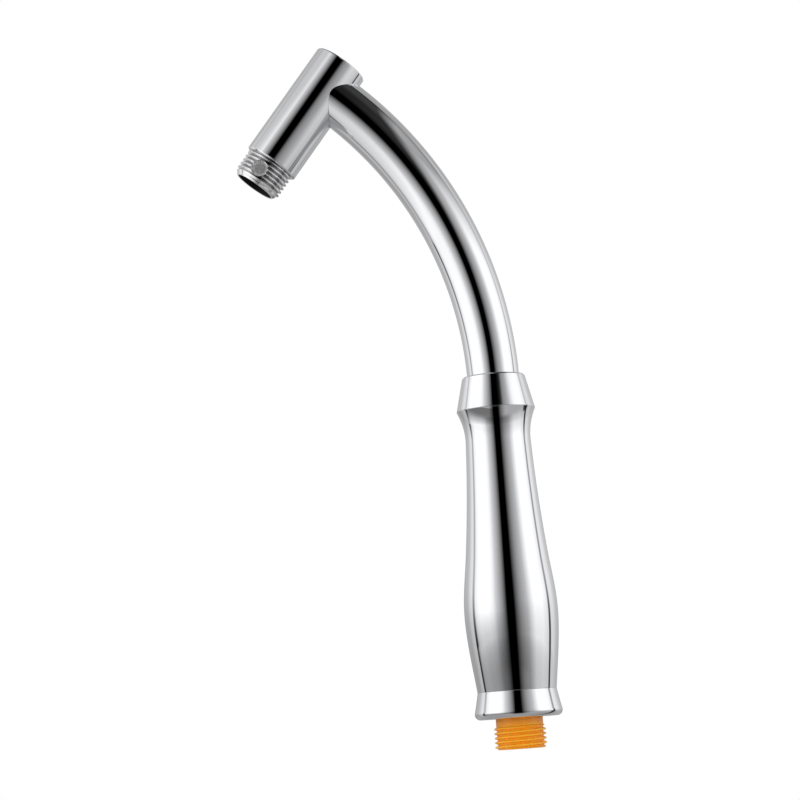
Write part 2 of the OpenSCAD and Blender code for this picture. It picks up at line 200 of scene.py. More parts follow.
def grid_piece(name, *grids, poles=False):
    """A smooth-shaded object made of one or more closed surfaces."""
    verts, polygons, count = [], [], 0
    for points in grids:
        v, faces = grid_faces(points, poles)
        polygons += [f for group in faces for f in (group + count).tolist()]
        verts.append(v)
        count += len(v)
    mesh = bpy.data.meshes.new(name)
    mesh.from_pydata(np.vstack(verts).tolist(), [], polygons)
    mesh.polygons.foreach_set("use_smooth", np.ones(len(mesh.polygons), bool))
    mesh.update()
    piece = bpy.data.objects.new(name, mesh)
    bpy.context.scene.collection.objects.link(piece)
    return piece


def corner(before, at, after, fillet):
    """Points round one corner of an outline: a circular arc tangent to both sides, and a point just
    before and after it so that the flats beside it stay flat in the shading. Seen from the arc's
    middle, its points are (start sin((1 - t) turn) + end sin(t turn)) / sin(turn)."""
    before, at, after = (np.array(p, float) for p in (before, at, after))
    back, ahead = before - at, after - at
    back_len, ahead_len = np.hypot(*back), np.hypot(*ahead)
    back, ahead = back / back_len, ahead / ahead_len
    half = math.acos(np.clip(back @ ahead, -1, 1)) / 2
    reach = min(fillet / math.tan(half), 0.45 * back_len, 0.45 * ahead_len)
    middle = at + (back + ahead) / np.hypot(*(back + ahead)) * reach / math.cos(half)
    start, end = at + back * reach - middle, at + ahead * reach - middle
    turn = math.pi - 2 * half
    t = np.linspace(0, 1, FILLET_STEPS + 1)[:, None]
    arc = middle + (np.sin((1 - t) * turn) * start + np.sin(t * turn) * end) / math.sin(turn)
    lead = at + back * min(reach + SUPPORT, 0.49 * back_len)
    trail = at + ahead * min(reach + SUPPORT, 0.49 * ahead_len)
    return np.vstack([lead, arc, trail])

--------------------

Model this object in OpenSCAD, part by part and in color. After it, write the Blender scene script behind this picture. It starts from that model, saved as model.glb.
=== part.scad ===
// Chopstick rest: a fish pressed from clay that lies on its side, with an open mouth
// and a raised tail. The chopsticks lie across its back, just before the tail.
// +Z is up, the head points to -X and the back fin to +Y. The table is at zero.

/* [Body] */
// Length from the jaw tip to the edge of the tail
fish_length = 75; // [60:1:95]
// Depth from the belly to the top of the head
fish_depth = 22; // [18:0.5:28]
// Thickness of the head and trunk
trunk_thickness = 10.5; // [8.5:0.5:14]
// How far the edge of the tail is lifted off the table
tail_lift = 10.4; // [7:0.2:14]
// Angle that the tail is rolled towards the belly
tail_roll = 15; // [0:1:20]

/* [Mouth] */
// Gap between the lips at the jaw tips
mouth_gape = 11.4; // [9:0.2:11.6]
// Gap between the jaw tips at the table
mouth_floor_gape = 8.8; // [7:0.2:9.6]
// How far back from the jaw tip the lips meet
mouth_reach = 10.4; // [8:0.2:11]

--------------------

The request:
Above is a listing; print exactly its lines from the one with "Write part 2" through the one with "return np.vstack([lead, arc, trail])", and no other lines.

Answer to the problem:
Write part 2 of the OpenSCAD and Blender code for this picture. It picks up at line 200 of scene.py. More parts follow.
def grid_piece(name, *grids, poles=False):
    """A smooth-shaded object made of one or more closed surfaces."""
    verts, polygons, count = [], [], 0
    for points in grids:
        v, faces = grid_faces(points, poles)
        polygons += [f for group in faces for f in (group + count).tolist()]
        verts.append(v)
        count += len(v)
    mesh = bpy.data.meshes.new(name)
    mesh.from_pydata(np.vstack(verts).tolist(), [], polygons)
    mesh.polygons.foreach_set("use_smooth", np.ones(len(mesh.polygons), bool))
    mesh.update()
    piece = bpy.data.objects.new(name, mesh)
    bpy.context.scene.collection.objects.link(piece)
    return piece


def corner(before, at, after, fillet):
    """Points round one corner of an outline: a circular arc tangent to both sides, and a point just
    before and after it so that the flats beside it stay flat in the shading. Seen from the arc's
    middle, its points are (start sin((1 - t) turn) + end sin(t turn)) / sin(turn)."""
    before, at, after = (np.array(p, float) for p in (before, at, after))
    back, ahead = before - at, after - at
    back_len, ahead_len = np.hypot(*back), np.hypot(*ahead)
    back, ahead = back / back_len, ahead / ahead_len
    half = math.acos(np.clip(back @ ahead, -1, 1)) / 2
    reach = min(fillet / math.tan(half), 0.45 * back_len, 0.45 * ahead_len)
    middle = at + (back + ahead) / np.hypot(*(back + ahead)) * reach / math.cos(half)
    start, end = at + back * reach - middle, at + ahead * reach - middle
    turn = math.pi - 2 * half
    t = np.linspace(0, 1, FILLET_STEPS + 1)[:, None]
    arc = middle + (np.sin((1 - t) * turn) * start + np.sin(t * turn) * end) / math.sin(turn)
    lead = at + back * min(reach + SUPPORT, 0.49 * back_len)
    trail = at + ahead * min(reach + SUPPORT, 0.49 * ahead_len)
    return np.vstack([lead, arc, trail])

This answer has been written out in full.